It’s been 30 years since Glenda Jackson last graced a Broadway stage, and the drought at long last is over. Ms. Jackson at age 81 is stunning audiences in her mighty performance in the revival of Edward Albee’s Pulitzer Prize winning “Three Tall Women.”   

There are two other great actresses sharing the stage with her — Laurie Metcalf and Alison Pill — and they too are delivering finely nuanced portrayals. But the way that Jackson tears into the role of A, modeled after Albee’s own overbearing adoptive mother, is simply incomparable.    
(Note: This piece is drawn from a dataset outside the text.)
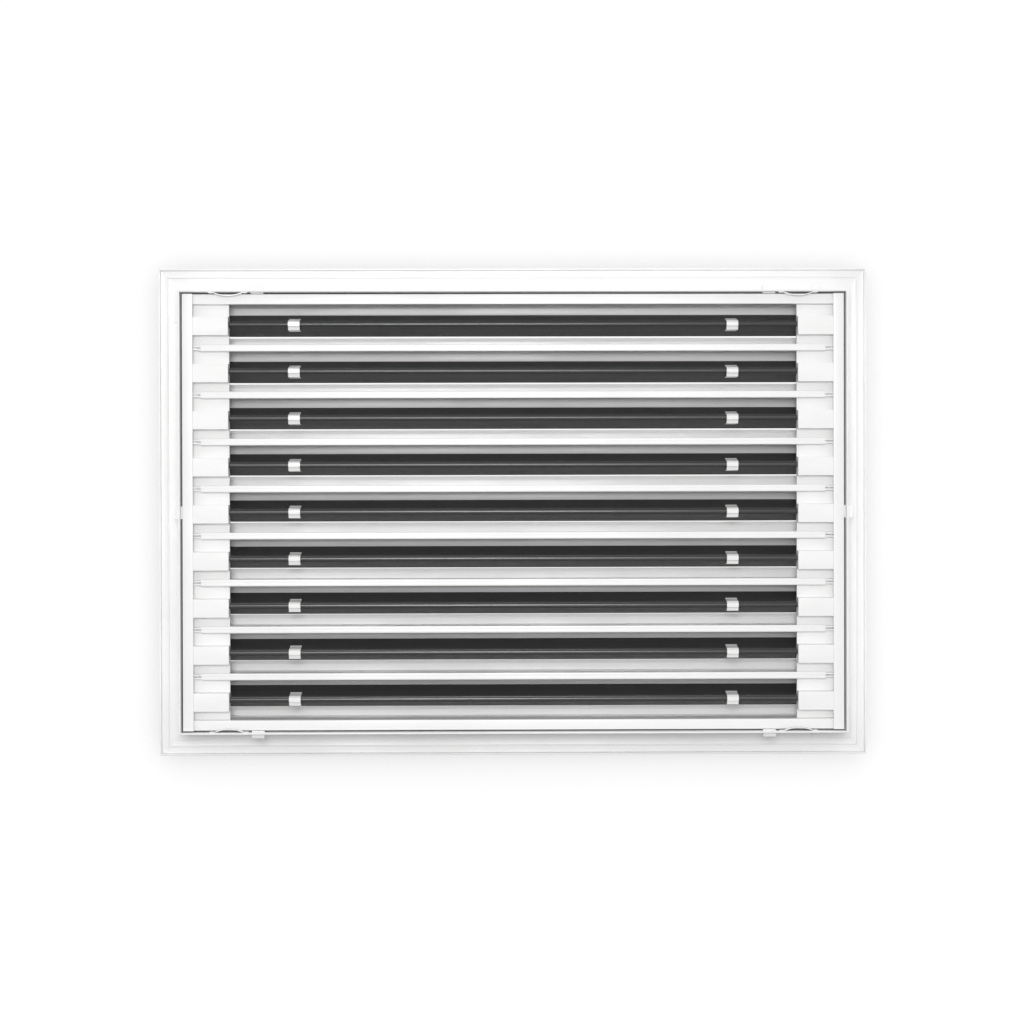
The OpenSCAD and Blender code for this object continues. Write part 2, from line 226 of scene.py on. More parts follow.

This is the play that revived Albee’s flagging career in the 1990’s. And it arrived with a vengeance. It was, in a sense, an act of revenge - or an exorcism, as he put it — owed to his unhappy upbringing and the inevitable rejection he faced as a young gay man.    

Act 1 introduces us to A at age 92, an embittered dowager, frail and imperious. She is assisted by a caretaker and a young lawyer. In Act 2, A is seen as more lucid. She is joined by two younger versions of herself - B at age 52 and C at age 26.    

The three women take turns revealing their experiences amid the gradual disappointments and betrayals they encounter at each stage of life. C’s optimism turns into B’s rude awakening; and finally, with all pretenses shattered, A’s chilling wisdom. 

Joe Mantello’s astute direction allows the play to breathe and heave in an unrelenting exploration of a life gone sour. Alison Pill touchingly evokes the great expectations of youth. Laurie Metcalf, with her wry delivery, aces both the humor and truth in B’s observations. But Glenda Jackson’s peerless portrait makes “Three Tall Women” an unqualified triumph.  

This is a bleakly cynical study of a life seen through a darkly colored lens. And yet, so consummately pure and honest is the work, we’re left, curiously enough, with the uplift one gets from witnessing the confluence of two titans — Albee and Jackson — purging and emoting as only great artists can.